CPA Canada CFE Day 3 FAQ for Short-Case Breadth Study

Answers to common CFE Day 3 study questions about short cases, breadth coverage, time allocation, issue spotting, and concise recommendations.

This FAQ covers CFE Day 3 study strategy for the exam-mapped guide pages. Confirm official module rules, dates, registration, accommodations, and candidate administration with CPA Canada or your provincial or regional CPA body.

How is this CFE Day 3 guide organized?

Use this guide as a structured reading path. Each topic is a chapter, and each terminal lesson explains one exam topic:

What should I study first?

Start with case navigation and issue recognition. Day 3 performance depends on quickly finding what the short case asks, choosing the competency cue, and controlling the length of the answer.

Use the CFE Day 3 study plan to sequence the 36 section lessons. Use the CFE Day 3 cheat sheet as a pre-practice reminder of requireds, competency cues, evidence, scope, and recommendation discipline.

How do I avoid overwriting?

Set the scope before writing. Decide whether the issue needs a short rule, quick calculation, procedure choice, option comparison, or direct recommendation. Then stop when the advice is supported enough for the case.

Issue type Enough support usually means
Financial reporting Rule or criterion, relevant fact, statement or disclosure effect, and action.
Management accounting Metric or calculation, interpretation, behavioural effect, and recommendation.
Assurance Risk or assertion, procedure or evidence source, and conclusion.
Tax Taxpayer or transaction classification, consequence, deadline or filing effect, and advice.
Finance or strategy Constraint, option comparison, risk, and feasible next step.

How should I handle breadth across weak areas?
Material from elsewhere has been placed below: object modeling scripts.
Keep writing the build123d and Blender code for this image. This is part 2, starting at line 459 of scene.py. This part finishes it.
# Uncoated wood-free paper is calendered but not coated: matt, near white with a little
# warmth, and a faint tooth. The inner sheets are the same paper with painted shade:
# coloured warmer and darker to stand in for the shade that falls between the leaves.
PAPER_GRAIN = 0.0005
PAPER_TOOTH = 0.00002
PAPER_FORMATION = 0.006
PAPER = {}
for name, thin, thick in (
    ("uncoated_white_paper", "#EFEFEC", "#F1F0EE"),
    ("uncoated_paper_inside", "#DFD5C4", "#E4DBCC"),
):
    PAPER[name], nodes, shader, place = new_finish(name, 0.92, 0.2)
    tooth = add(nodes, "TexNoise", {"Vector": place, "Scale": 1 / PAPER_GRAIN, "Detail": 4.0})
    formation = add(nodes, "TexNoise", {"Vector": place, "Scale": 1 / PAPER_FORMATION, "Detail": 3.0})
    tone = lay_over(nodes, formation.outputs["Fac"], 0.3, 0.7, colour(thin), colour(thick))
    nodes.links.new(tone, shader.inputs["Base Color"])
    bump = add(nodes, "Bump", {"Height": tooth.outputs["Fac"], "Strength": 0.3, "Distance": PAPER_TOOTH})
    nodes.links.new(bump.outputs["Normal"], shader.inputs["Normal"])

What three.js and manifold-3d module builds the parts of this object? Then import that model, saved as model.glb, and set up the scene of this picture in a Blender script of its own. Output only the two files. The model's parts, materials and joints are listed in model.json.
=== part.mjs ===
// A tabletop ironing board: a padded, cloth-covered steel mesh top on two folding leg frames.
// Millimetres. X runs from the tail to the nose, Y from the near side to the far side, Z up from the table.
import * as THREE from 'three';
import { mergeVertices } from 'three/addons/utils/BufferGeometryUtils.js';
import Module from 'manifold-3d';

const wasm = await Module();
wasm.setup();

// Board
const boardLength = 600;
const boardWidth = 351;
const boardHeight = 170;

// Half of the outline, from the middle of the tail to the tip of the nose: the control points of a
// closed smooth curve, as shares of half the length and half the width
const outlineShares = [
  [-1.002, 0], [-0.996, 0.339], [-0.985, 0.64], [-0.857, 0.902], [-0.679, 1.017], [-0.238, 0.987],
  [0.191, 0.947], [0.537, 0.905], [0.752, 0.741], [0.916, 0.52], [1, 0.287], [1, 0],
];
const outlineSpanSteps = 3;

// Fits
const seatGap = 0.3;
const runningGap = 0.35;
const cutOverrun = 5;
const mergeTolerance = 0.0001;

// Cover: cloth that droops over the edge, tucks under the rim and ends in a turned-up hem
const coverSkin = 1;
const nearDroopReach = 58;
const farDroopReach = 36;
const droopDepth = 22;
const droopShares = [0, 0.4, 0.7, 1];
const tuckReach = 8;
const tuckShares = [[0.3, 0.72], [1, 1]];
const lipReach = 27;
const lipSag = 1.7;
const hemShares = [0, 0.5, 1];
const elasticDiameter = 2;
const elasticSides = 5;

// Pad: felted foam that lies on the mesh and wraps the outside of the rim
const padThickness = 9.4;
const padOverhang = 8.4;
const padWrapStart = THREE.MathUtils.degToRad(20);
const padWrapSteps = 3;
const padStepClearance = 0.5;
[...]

Use recognition cues rather than comfort level. If the case facts point to tax, assurance, finance, strategy, or management accounting, write a competent short response even if that area is not your strongest.

The target is coverage with useful analysis. A shorter answer that identifies the issue, applies a relevant fact, and recommends an action is usually stronger than skipping the issue or writing a long answer in a preferred competency area.

How much calculation is enough?

Enough to support the recommendation. Show setup, key assumption, result, and implication. If the data are incomplete, state the caveat and the follow-up rather than spending excessive time rebuilding the analysis.

What is the most common Day 3 writing mistake?

Writing too much on one issue and starving later responses. A strong Day 3 answer covers the issue set with enough support, not maximum depth on the first topic found.

What should I debrief after a Day 3 practice case?

Debrief the response for breadth, speed, and usefulness:

Debrief question What it reveals
Did I identify every required and implied issue? Missed assessment opportunities in compact case facts.
Did I match each issue to the right competency cue? Responses that use the wrong technical lane.
Did I spend time in proportion to marks and complexity? Overwriting on familiar issues and starving later ones.
Did I interpret each calculation or procedure? Work that is technically present but not useful to the user.
Did every answer end with advice or a next step? Analysis that stops before the case decision.

When should I start practice?

Start practice after the case-navigation chapter. Day 3 skill improves through repeated short-case cycles: spot the issue, write concise analysis, recommend, debrief, and repeat under tighter time limits.